CINQUE LIBRAI SCOMPARSI. Ma non è solo la libertà religiosa a deteriorarsi nel paese. Da mesi tiene banco a Hong Kong la misteriosa scomparsa di cinque librai, tutti collegati all’editrice Mighty Current Media, che pubblica spesso le magagne, i gossip e i sospetti legati ai conti in banca dei più importanti membri del partito comunista cinese. Tre di questi, Lu Bo, Zhang Zhiping e Lin Rongji, sono scomparsi a ottobre mentre si trovavano in Cina (guarda un po’). Sempre a ottobre, Gui Minhai, provvisto di cittadinanza svedese, ha fatto perdere le sue tracce mentre si trovava in Thailandia. Il quinto, Lee Bo, è sparito a dicembre dopo essere andato personalmente a consegnare copie del libro Le sei donne di Xi Jinping a un cliente a Hong Kong, che gliele aveva ordinate per telefono. Testimoni affermano di averlo visto entrare in un’auto, costretto da alcuni uomini. Dopo giorni di silenzio assoluto, ha all’improvviso telefonato alla moglie dalla Cina, dicendole che si era recato là volontariamente e che stava offrendo il suo aiuto in non meglio precisate «indagini».
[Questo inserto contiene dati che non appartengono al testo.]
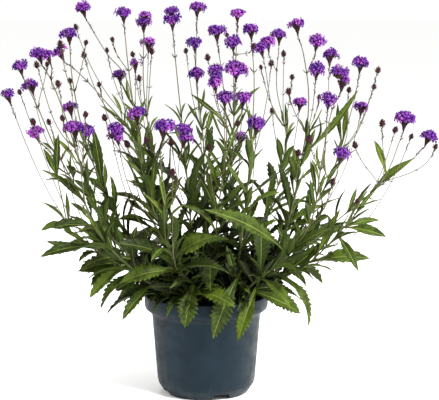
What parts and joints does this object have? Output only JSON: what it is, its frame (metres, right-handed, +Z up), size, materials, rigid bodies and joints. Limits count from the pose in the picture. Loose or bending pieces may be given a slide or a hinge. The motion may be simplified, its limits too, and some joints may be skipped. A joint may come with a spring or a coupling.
{
  "type": "potted verbena",
  "caption": "Bushy flowering verbena with wiry branched stems, toothed leaves and small domed violet flower heads, in a round tapered nursery pot.",
  "frame": {"origin": "middle of the pot's foot, on the surface that it stands on", "axes": "+Z up along the pot's axis, -Y towards the side that faces a viewer, +X to that viewer's right"},
  "size_m": [0.4549, 0.3211, 0.408],
  "materials": {
    "pot": "satin",
    "compost": "matte",
    "shoots": "matte",
    "florets": "matte"
  },
  "bodies": {
    "root": {"pot": "pot", "soil": "compost", "shoot_front": "shoots", "shoot_left_back": "shoots", "shoot_left_front": "shoots", "shoot_left_middle": "shoots", "shoot_middle": "shoots", "shoot_middle_back": "shoots", "shoot_middle_left": "shoots", "shoot_middle_right": "shoots", "shoot_right": "shoots", "shoot_right_back": "shoots", "shoot_right_front": "shoots", "bloom_front_1": "florets", "bloom_front_2": "florets", "bloom_left_back_1": "florets", "bloom_left_back_2": "florets", "bloom_left_back_3": "florets", "bloom_left_back_4": "florets", "bloom_left_front_1": "florets", "bloom_left_front_2": "florets", "bloom_left_middle_1": "florets", "bloom_left_middle_2": "florets", "bloom_left_middle_3": "florets", "bloom_left_middle_4": "florets", "bloom_middle_1": "florets", "bloom_middle_2": "florets", "bloom_middle_3": "florets", "bloom_middle_4": "florets", "bloom_middle_5": "florets", "bloom_middle_6": "florets", "bloom_middle_back_1": "florets", "bloom_middle_back_2": "florets", "bloom_middle_back_3": "florets", "bloom_middle_back_4": "florets", "bloom_middle_left_1": "florets", "bloom_middle_left_2": "florets", "bloom_middle_left_3": "florets", "bloom_middle_left_4": "florets", "bloom_middle_right_1": "florets", "bloom_middle_right_2": "florets", "bloom_middle_right_3": "florets", "bloom_middle_right_4": "florets", "bloom_middle_right_5": "florets", "bloom_middle_right_6": "florets", "bloom_middle_right_7": "florets", "bloom_right_1": "florets", "bloom_right_2": "florets", "bloom_right_3": "florets", "bloom_right_4": "florets", "bloom_right_back_1": "florets", "bloom_right_back_2": "florets", "bloom_right_back_3": "florets", "bloom_right_back_4": "florets", "bloom_right_back_5": "florets", "bloom_right_back_6": "florets", "bloom_right_front_1": "florets", "bloom_right_front_2": "florets", "bloom_right_front_3": "florets", "bloom_right_front_4": "florets"}
  },
  "joints": []
}
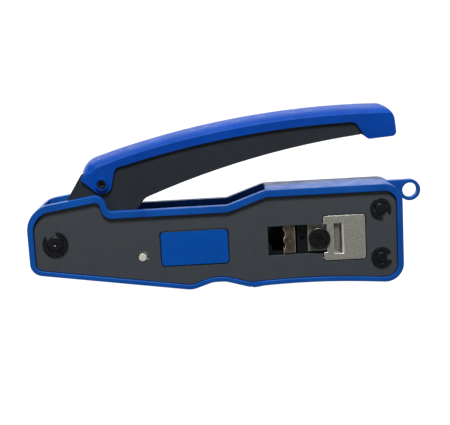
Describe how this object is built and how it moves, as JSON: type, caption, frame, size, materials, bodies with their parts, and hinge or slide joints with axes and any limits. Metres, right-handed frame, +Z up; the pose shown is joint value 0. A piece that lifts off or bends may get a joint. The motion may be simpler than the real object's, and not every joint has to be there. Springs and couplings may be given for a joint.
{
  "type": "modular plug crimping tool",
  "caption": "Compact pass-through crimping tool for modular network plugs, with a hinged lever, linked ram, wire cutter, jacket stripper and lanyard ring.",
  "frame": {"origin": "middle of the underside of the box around the whole tool, on the middle plane of its depth", "axes": "+X from the pivot end to the lanyard ring, +Y from the front face to the rear face, +Z up towards the lever"},
  "size_m": [0.1719, 0.0234, 0.0772],
  "materials": {
    "frame_plastic": "satin moulded nylon, blue",
    "grip_plastic": "satin moulded grip, blue",
    "badge": "flat blue",
    "coated_plate": "dark grey matte coating",
    "lever_steel": "dark slate coating",
    "black_oxide": "black oxide, slightly oily",
    "bright_steel": "ground steel",
    "sintered_steel": "tumbled, speckled steel",
    "stripper_bronze": "heat-tinted tool steel",
    "bush_brass": "sintered"
  },
  "bodies": {
    "frame": {"frame_shell": "frame_plastic", "front_side_plate": "coated_plate", "rear_side_plate": "coated_plate", "badge_insert": "badge", "shear_plate": "sintered_steel", "nest_block": "bright_steel", "nest_screws": "black_oxide", "stripper_blade": "stripper_bronze", "main_pivot_pin": "black_oxide", "main_pivot_clip": "black_oxide", "upper_frame_pin": "black_oxide", "lower_frame_pin": "black_oxide", "upper_frame_clip": "black_oxide", "lower_frame_clip": "black_oxide", "upper_guide_rail": "bright_steel", "lower_guide_rail": "bright_steel", "spring_post": "bright_steel", "pin_keeper": "bright_steel", "return_spring": "bright_steel"},
    "lever": {"lever_front_plate": "lever_steel", "lever_rear_plate": "lever_steel", "lever_grip": "grip_plastic", "grip_screw": "black_oxide", "grip_nut": "black_oxide", "lever_spacer": "bright_steel", "pivot_bush": "bush_brass", "lever_link_pin": "bright_steel", "tip_rivet": "bright_steel"},
    "ram": {"ram_carriage": "black_oxide", "ram_pin": "bright_steel", "cutter_blade": "bright_steel", "blade_screw": "black_oxide", "blade_spacer": "bright_steel", "crimp_die": "bright_steel", "strain_die": "bright_steel", "die_pins": "bright_steel"},
    "link": {"front_link": "bright_steel", "rear_link": "bright_steel"}
  },
  "joints": [
    {"name": "lever_hinge", "type": "hinge", "parent": "frame", "child": "lever", "pos_m": [-0.07465, 0, 0.0245], "axis": [0, 1, 0], "range_deg": [0, 7.5], "stiffness_Nm_per_rad": 2, "springref_deg": -8.59},
    {"name": "ram_slide", "type": "slide", "parent": "frame", "child": "ram", "axis": [1, 0, 0], "range_m": [0, 0.00241], "deforming": ["return_spring"]},
    {"name": "link_swing", "type": "hinge", "parent": "ram", "child": "link", "pos_m": [-0.0375, 0, 0.016], "axis": [0, 1, 0], "range_deg": [-2.75, 0]}
  ],
  "couplings": [
    {"joint": "ram_slide", "follows": "lever_hinge", "m_per_rad": 0.0183},
    {"joint": "link_swing", "follows": "lever_hinge", "ratio": -0.349}
  ]
}
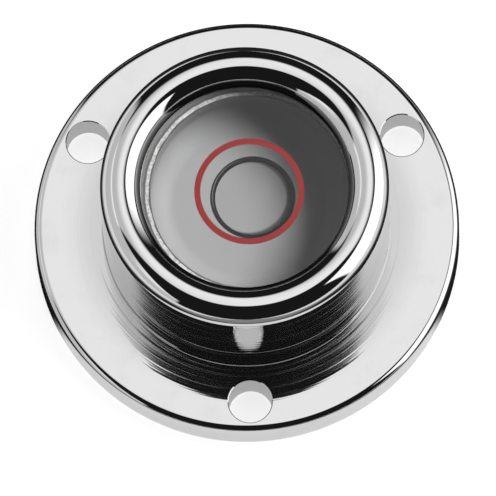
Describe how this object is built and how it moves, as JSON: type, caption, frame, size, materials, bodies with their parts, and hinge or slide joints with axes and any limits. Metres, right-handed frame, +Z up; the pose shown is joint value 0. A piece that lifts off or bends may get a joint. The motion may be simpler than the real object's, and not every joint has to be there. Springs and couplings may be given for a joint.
{
  "type": "circular spirit level",
  "caption": "Round bull's-eye spirit level in a polished turned housing, with a screw-down flange, glass cover, red centring circle and a bubble that runs to the high side.",
  "frame": {"origin": "centre of the flange's back face, on the housing's axis", "axes": "+Z up along the housing's axis through the glass; -Y points to the fixing hole that stands alone at the front"},
  "size_m": [0.044, 0.044, 0.0215],
  "materials": {
    "plated_housing": "mirror-polished nickel or chrome plate",
    "cover_glass": "ground and polished clear glass",
    "ring_enamel": "fired red enamel",
    "cup_metal": "turned, matt grey lacquer inside",
    "joint_cement": "set cement, slightly uneven",
    "backing_lacquer": "matt grey lacquer",
    "brass": "turned",
    "washer_fibre": "smooth",
    "liquid": "clear, nearly colourless",
    "bubble_gas": "clear",
    "seal_compound": "dull black",
    "bedding_plaster": "set plaster, matt",
    "closing_brass": "satin, lightly lacquered"
  },
  "bodies": {
    "housing_body": {"housing": "plated_housing", "cover_glass": "cover_glass", "centring_ring": "ring_enamel", "vial_cup": "cup_metal", "joint_cement": "joint_cement", "backing_disc": "backing_lacquer", "filler_screw": "brass", "filler_washer": "washer_fibre", "lip_seal": "seal_compound", "bedding": "bedding_plaster", "closing_disc": "closing_brass"},
    "liquid_body": {"liquid": "liquid"},
    "bubble_body": {"bubble": "bubble_gas"}
  },
  "joints": [
    {"name": "liquid_swirl", "type": "hinge", "parent": "housing_body", "child": "liquid_body", "pos_m": [0.00045, 0, 0.0137], "axis": [0, 0, 1], "continuous": true},
    {"name": "bubble_run", "type": "hinge", "parent": "liquid_body", "child": "bubble_body", "pos_m": [0.00045, 0, -0.21297], "axis": [0.8192, 0.5736, 0], "range_deg": [-1.57, 1.26], "stiffness_Nm_per_rad": 0.003, "deforming": ["liquid"]}
  ]
}
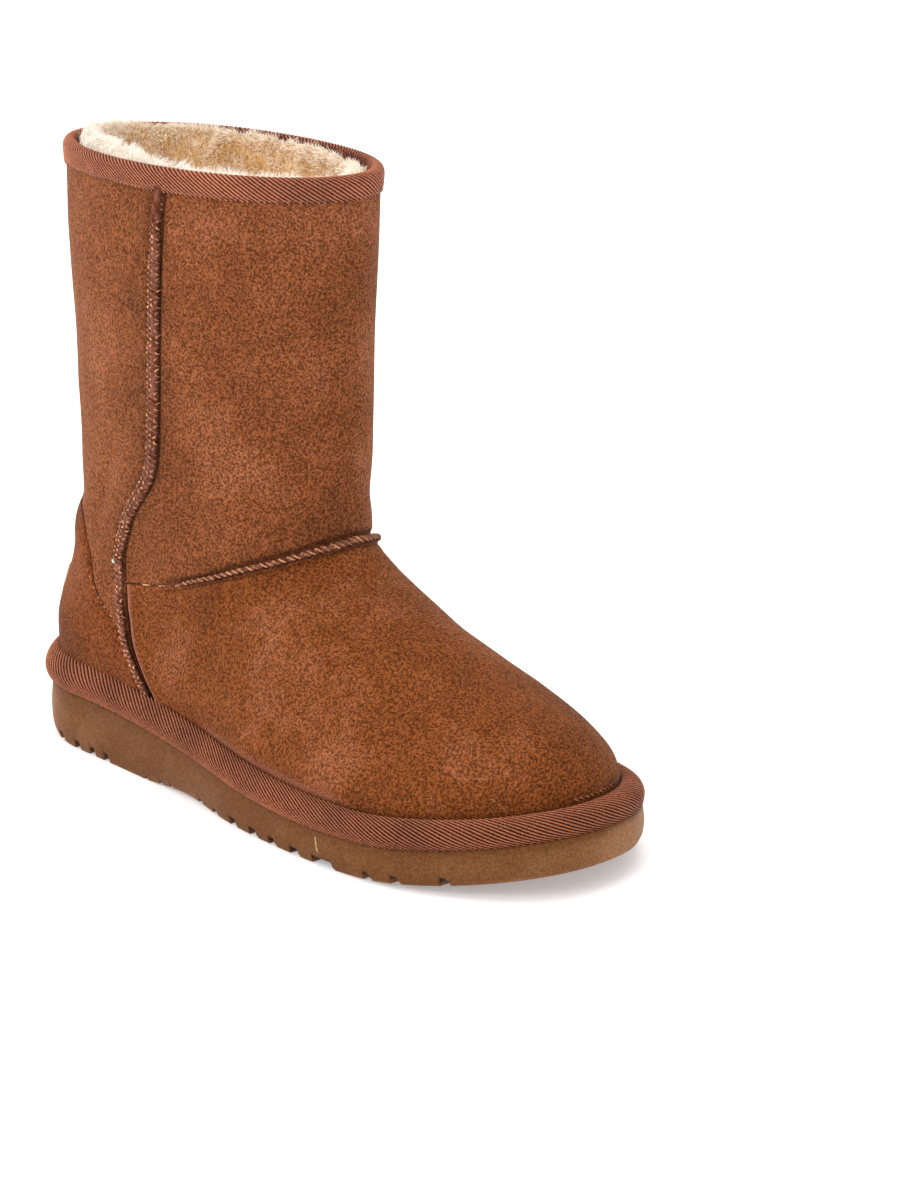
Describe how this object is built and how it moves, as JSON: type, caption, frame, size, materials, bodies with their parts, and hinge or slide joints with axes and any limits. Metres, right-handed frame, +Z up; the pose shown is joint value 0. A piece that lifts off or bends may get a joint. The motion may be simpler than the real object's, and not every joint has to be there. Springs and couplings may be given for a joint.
{
  "type": "sheepskin boot",
  "caption": "Ankle-high pull-on sheepskin boot in chestnut suede, with a straight open shaft, taped collar and sole edge, raised seams and a light moulded sole.",
  "frame": {"origin": "on the floor under the middle of the heel, on the tread lug there", "axes": "+X from heel to toe, +Y to the wearer's left (inner side of this right boot), +Z up"},
  "size_m": [0.2924, 0.1164, 0.2386],
  "materials": {
    "outsole": "matte moulded taupe-brown foam rubber",
    "insole": "sheepskin pile, cream and tan",
    "upper": "napped chestnut suede",
    "sole_binding": "woven twill tape, rose-brown",
    "collar_binding": "woven twill tape, rose-brown",
    "heel_counter": "napped chestnut suede, a little darker",
    "heel_patch": "smooth pale tan leather, bare",
    "seam_outer": "suede edge with pale whip stitches",
    "seam_inner": "suede edge with pale whip stitches",
    "seam_back": "suede edge with pale whip stitches",
    "seam_vamp": "suede edge with pale whip stitches"
  },
  "bodies": {
    "root": {"outsole": "outsole", "insole": "insole", "upper": "upper", "sole_binding": "sole_binding", "collar_binding": "collar_binding", "heel_counter": "heel_counter", "heel_patch": "heel_patch", "seam_outer": "seam_outer", "seam_inner": "seam_inner", "seam_back": "seam_back", "seam_vamp": "seam_vamp"}
  },
  "joints": []
}
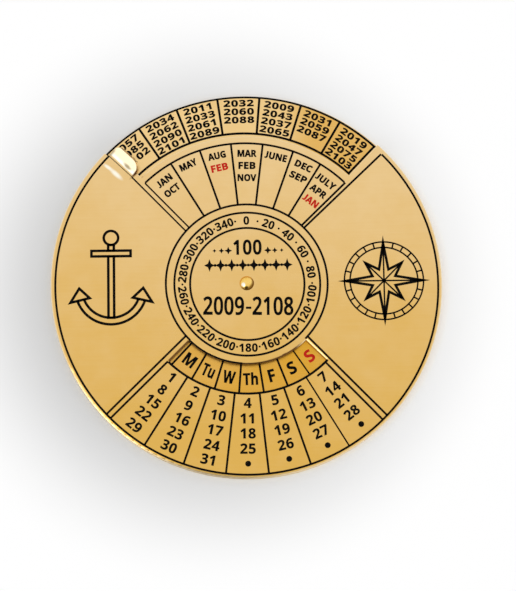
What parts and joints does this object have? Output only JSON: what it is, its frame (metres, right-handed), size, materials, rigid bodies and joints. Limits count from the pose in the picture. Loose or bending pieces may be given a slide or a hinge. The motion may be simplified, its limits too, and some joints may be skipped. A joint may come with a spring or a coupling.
{
  "type": "perpetual desk calendar",
  "caption": "Round brass perpetual calendar: a pierced front plate with a thumb tab turns on a centre rivet over a year disc, so that years, weekdays and dates line up.",
  "frame": {"origin": "centre of the flat back face of the year disc, on the rivet's axis", "axes": "+Z out of the printed face along the rivet, +Y from the centre to the middle of the year notch, +X to the right as the calendar is read"},
  "size_m": [0.076, 0.076, 0.0037],
  "materials": {
    "front_plate_brass": "fine horizontal brushing under clear lacquer, black printed marks",
    "year_disc_brass": "satin, warmer than the front plate, black printed marks",
    "rivet_brass": "polished dome",
    "washer_fibre": "plain red-brown fibre"
  },
  "bodies": {
    "year_scale": {"year_disc": "year_disc_brass", "spacer_washer": "washer_fibre", "centre_rivet": "rivet_brass"},
    "dial_plate": {"front_plate": "front_plate_brass"}
  },
  "joints": [
    {"name": "plate_turn", "type": "hinge", "parent": "year_scale", "child": "dial_plate", "pos_m": [0, 0, 0], "axis": [0, 0, 1], "continuous": true}
  ]
}
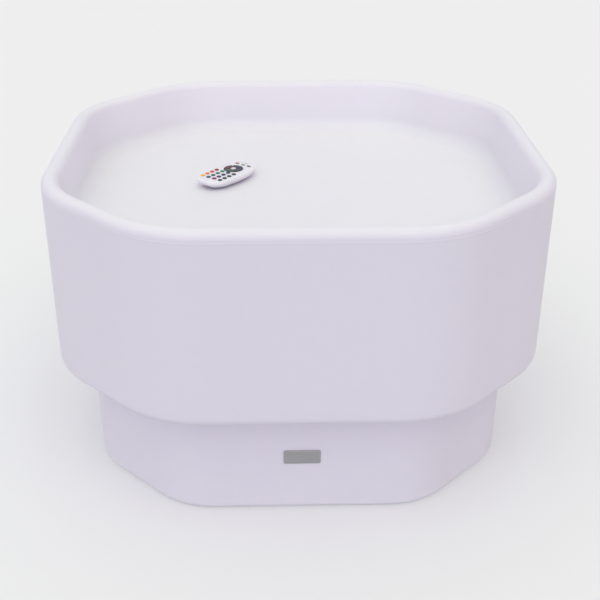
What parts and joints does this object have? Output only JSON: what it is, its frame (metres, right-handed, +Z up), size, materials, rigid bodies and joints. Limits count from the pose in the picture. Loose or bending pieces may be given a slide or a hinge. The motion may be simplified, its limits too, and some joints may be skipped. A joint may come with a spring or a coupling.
{
  "type": "sensory light table",
  "caption": "Hollow octagonal light table with a recessed play surface on a narrower base, lit from inside, with its hand remote lying in the recess.",
  "frame": {"origin": "on the floor under the middle of the table", "axes": "+Z up, front with the badge towards -Y, +X to the right"},
  "size_m": [0.6996, 0.6996, 0.44],
  "materials": {
    "badge_metal": "brushed",
    "brass": "machined",
    "button_plastic": "moulded",
    "cell_wrap": "shrink wrap",
    "circuit_board": "green solder mask",
    "clear_dome": "frosted clear plastic",
    "connector_plastic": "moulded nylon",
    "cover_rubber": "matte",
    "dark_parts": "moulded",
    "dial_green": "moulded",
    "dial_grey": "moulded",
    "dial_red": "moulded",
    "end_green": "moulded",
    "end_red": "moulded",
    "gasket_foam": "closed-cell foam",
    "inner_plastic": "moulded",
    "jack_plastic": "moulded",
    "key_amber": "moulded silicone-feel",
    "key_blue": "moulded silicone-feel",
    "key_deep_teal": "moulded silicone-feel",
    "key_green": "moulded silicone-feel",
    "key_magenta": "moulded silicone-feel",
    "key_orange": "moulded silicone-feel",
    "key_purple": "moulded silicone-feel",
    "key_red": "moulded silicone-feel",
    "key_sea_green": "moulded silicone-feel",
    "key_teal": "moulded silicone-feel",
    "key_violet": "moulded silicone-feel",
    "key_white": "moulded",
    "key_yellow": "moulded silicone-feel",
    "lead_jacket": "insulation",
    "lens_dark": "dark tinted",
    "lens_plastic": "clear tinted",
    "light_board": "white solder mask",
    "light_chip": "lens over phosphor",
    "mat_silicone": "silicone",
    "mode_grey": "moulded",
    "nickel": "nickel plated",
    "pad_rubber": "matte",
    "plate_plastic": "fine texture",
    "remote_plastic": "gloss moulded",
    "shell_plastic": "satin rotomoulded polyethylene, milky white",
    "spreader_metal": "mill finish",
    "steel": "zinc plated"
  },
  "bodies": {
    "table": {"badge_plate": "badge_metal", "battery_cells": "cell_wrap", "battery_clamp": "steel", "battery_cradle": "inner_plastic", "board_parts": "dark_parts", "button_body": "nickel", "button_nut": "nickel", "button_spring": "steel", "charge_jack": "jack_plastic", "control_board": "circuit_board", "cover_pivot": "steel", "diffuser_dome": "clear_dome", "foot_pads": "pad_rubber", "indicator_lens": "lens_plastic", "ir_receiver": "dark_parts", "jack_nut": "nickel", "led_board": "light_board", "led_chips": "light_chip", "led_spreader": "spreader_metal", "m3_screws": "steel", "plate_gasket": "gasket_foam", "plate_inserts": "brass", "plate_screws": "steel", "service_plate": "plate_plastic", "table_shell": "shell_plastic", "wire_connectors": "connector_plastic", "wire_leads": "lead_jacket"},
    "remote": {"remote_top_shell": "remote_plastic", "remote_bottom_shell": "remote_plastic", "remote_keymat": "mat_silicone", "remote_board": "circuit_board", "remote_emitter": "lens_dark"},
    "power_button": {"button_cap": "button_plastic"},
    "cover_swivel": {"socket_cover": "cover_rubber"},
    "battery_drawer": {"battery_tray": "remote_plastic", "coin_cell": "steel"},
    "dial_centre_cap": {"dial_centre": "key_white"},
    "dial_down_cap": {"dial_down": "dial_green"},
    "dial_left_cap": {"dial_left": "dial_red"},
    "dial_right_cap": {"dial_right": "dial_grey"},
    "dial_up_cap": {"dial_up": "dial_grey"},
    "key_amber_cap": {"key_amber": "key_amber"},
    "key_blue_cap": {"key_blue": "key_blue"},
    "key_deep_teal_cap": {"key_deep_teal": "key_deep_teal"},
    "key_fade_cap": {"key_fade": "mode_grey"},
    "key_flash_cap": {"key_flash": "mode_grey"},
    "key_green_cap": {"key_green": "key_green"},
    "key_magenta_cap": {"key_magenta": "key_magenta"},
    "key_off_cap": {"key_off": "end_red"},
    "key_on_cap": {"key_on": "end_green"},
    "key_orange_cap": {"key_orange": "key_orange"},
    "key_purple_cap": {"key_purple": "key_purple"},
    "key_red_cap": {"key_red": "key_red"},
    "key_sea_green_cap": {"key_sea_green": "key_sea_green"},
    "key_smooth_cap": {"key_smooth": "mode_grey"},
    "key_strobe_cap": {"key_strobe": "mode_grey"},
    "key_teal_cap": {"key_teal": "key_teal"},
    "key_timer_cap": {"key_timer": "mode_grey"},
    "key_violet_cap": {"key_violet": "key_violet"},
    "key_yellow_cap": {"key_yellow": "key_yellow"}
  },
  "joints": [
    {"name": "remote_lift", "type": "slide", "parent": "table", "child": "remote", "axis": [0, 0, 1], "range_m": [0, 0.12]},
    {"name": "battery_drawer_slide", "type": "slide", "parent": "remote", "child": "battery_drawer", "axis": [-0.6239, -0.7815, 0], "range_m": [0, 0.032]},
    {"name": "power_button_push", "type": "slide", "parent": "table", "child": "power_button", "axis": [0, 0, 1], "range_m": [0, 0.002], "stiffness_N_per_m": 400, "deforming": ["button_spring"]},
    {"name": "socket_cover_swivel", "type": "hinge", "parent": "table", "child": "cover_swivel", "pos_m": [0.038, -0.07, 0.021], "axis": [0, 0, -1], "range_deg": [0, 110]},
    {"name": "dial_centre_push", "type": "slide", "parent": "remote", "child": "dial_centre_cap", "axis": [0, 0, -1], "range_m": [0, 0.0007], "stiffness_N_per_m": 1250},
    {"name": "dial_down_push", "type": "slide", "parent": "remote", "child": "dial_down_cap", "axis": [0, 0, -1], "range_m": [0, 0.0007], "stiffness_N_per_m": 1250},
    {"name": "dial_left_push", "type": "slide", "parent": "remote", "child": "dial_left_cap", "axis": [0, 0, -1], "range_m": [0, 0.0007], "stiffness_N_per_m": 1250},
    {"name": "dial_right_push", "type": "slide", "parent": "remote", "child": "dial_right_cap", "axis": [0, 0, -1], "range_m": [0, 0.0007], "stiffness_N_per_m": 1250},
    {"name": "dial_up_push", "type": "slide", "parent": "remote", "child": "dial_up_cap", "axis": [0, 0, -1], "range_m": [0, 0.0007], "stiffness_N_per_m": 1250},
    {"name": "key_amber_push", "type": "slide", "parent": "remote", "child": "key_amber_cap", "axis": [0, 0, -1], "range_m": [0, 0.0007], "stiffness_N_per_m": 1250},
    {"name": "key_blue_push", "type": "slide", "parent": "remote", "child": "key_blue_cap", "axis": [0, 0, -1], "range_m": [0, 0.0007], "stiffness_N_per_m": 1250},
    {"name": "key_deep_teal_push", "type": "slide", "parent": "remote", "child": "key_deep_teal_cap", "axis": [0, 0, -1], "range_m": [0, 0.0007], "stiffness_N_per_m": 1250},
    {"name": "key_fade_push", "type": "slide", "parent": "remote", "child": "key_fade_cap", "axis": [0, 0, -1], "range_m": [0, 0.0007], "stiffness_N_per_m": 1250},
    {"name": "key_flash_push", "type": "slide", "parent": "remote", "child": "key_flash_cap", "axis": [0, 0, -1], "range_m": [0, 0.0007], "stiffness_N_per_m": 1250},
    {"name": "key_green_push", "type": "slide", "parent": "remote", "child": "key_green_cap", "axis": [0, 0, -1], "range_m": [0, 0.0007], "stiffness_N_per_m": 1250},
    {"name": "key_magenta_push", "type": "slide", "parent": "remote", "child": "key_magenta_cap", "axis": [0, 0, -1], "range_m": [0, 0.0007], "stiffness_N_per_m": 1250},
    {"name": "key_off_push", "type": "slide", "parent": "remote", "child": "key_off_cap", "axis": [0, 0, -1], "range_m": [0, 0.0007], "stiffness_N_per_m": 1250},
    {"name": "key_on_push", "type": "slide", "parent": "remote", "child": "key_on_cap", "axis": [0, 0, -1], "range_m": [0, 0.0007], "stiffness_N_per_m": 1250},
    {"name": "key_orange_push", "type": "slide", "parent": "remote", "child": "key_orange_cap", "axis": [0, 0, -1], "range_m": [0, 0.0007], "stiffness_N_per_m": 1250},
    {"name": "key_purple_push", "type": "slide", "parent": "remote", "child": "key_purple_cap", "axis": [0, 0, -1], "range_m": [0, 0.0007], "stiffness_N_per_m": 1250},
    {"name": "key_red_push", "type": "slide", "parent": "remote", "child": "key_red_cap", "axis": [0, 0, -1], "range_m": [0, 0.0007], "stiffness_N_per_m": 1250},
    {"name": "key_sea_green_push", "type": "slide", "parent": "remote", "child": "key_sea_green_cap", "axis": [0, 0, -1], "range_m": [0, 0.0007], "stiffness_N_per_m": 1250},
    {"name": "key_smooth_push", "type": "slide", "parent": "remote", "child": "key_smooth_cap", "axis": [0, 0, -1], "range_m": [0, 0.0007], "stiffness_N_per_m": 1250},
    {"name": "key_strobe_push", "type": "slide", "parent": "remote", "child": "key_strobe_cap", "axis": [0, 0, -1], "range_m": [0, 0.0007], "stiffness_N_per_m": 1250},
    {"name": "key_teal_push", "type": "slide", "parent": "remote", "child": "key_teal_cap", "axis": [0, 0, -1], "range_m": [0, 0.0007], "stiffness_N_per_m": 1250},
    {"name": "key_timer_push", "type": "slide", "parent": "remote", "child": "key_timer_cap", "axis": [0, 0, -1], "range_m": [0, 0.0007], "stiffness_N_per_m": 1250},
    {"name": "key_violet_push", "type": "slide", "parent": "remote", "child": "key_violet_cap", "axis": [0, 0, -1], "range_m": [0, 0.0007], "stiffness_N_per_m": 1250},
    {"name": "key_yellow_push", "type": "slide", "parent": "remote", "child": "key_yellow_cap", "axis": [0, 0, -1], "range_m": [0, 0.0007], "stiffness_N_per_m": 1250}
  ]
}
CONFESSIONI IN TV. Gui Minhai, che tutti pensavano essere in Thailandia, è stato poche settimane fa messo in mostra sulla televisione di Stato cinese intento a confessare crimini commessi 11 anni prima: secondo la confessione andata in onda in prima serata, è stato lui a tornare volontariamente in Cina per scontare la sua pena, distrutto dal senso di colpa maturato negli anni. Chi ci crede alzi la mano. L’11 gennaio è scomparso anche Li Xin, giornalista cinese critico del regime, da un anno andato a vivere in Thailandia. Probabilmente è stato riportato indietro.

STRANIERI ARRESTATI. Pechino quindi ha cominciato a uscire dai suoi confini per andare ad arrestare cittadini cinesi, in violazione del diritto internazionale, per dare l’idea che nessun critico del regime può essere al sicuro, neanche fuori dal paese. Di recente ha anche fatto il contrario, cacciando dalla Cina cittadini stranieri scomodi. È la sorte capitata al 35enne volontario svedese Peter Dahlin, arrestato il 3 gennaio con l’accusa ufficiale di «minacciare la sicurezza dello Stato»: formava gli avvocati cinesi che si battono per i diritti umani. Dopo averlo fatto passare a sua volta sulla tv di Stato in prima serata, dove ha confessato di aver «offeso i sentimenti del popolo cinese» e si è scusato, Dahlin è stato espulso.

CRONISTA CACCIATA. Allo stesso modo non è stato rinnovato il visto alla corrispondente in Cina del magazine francese L’Obs, che il 31 dicembre ha dovuto lasciare il paese. La colpa della bravissima Ursula Gauthier è quella di aver scritto un articolo ricordando la repressione cinese degli uiguri nello Xinjiang, che si trova spesso alla base dell’aumento degli attentati terroristici nella provincia. Quando si tratta di arrestare degli oppositori, insomma, per il partito comunista non esistono più né nazionalità, né religione, né leggi, né confini. Del resto, nessuno nella comunità internazionale ha protestato.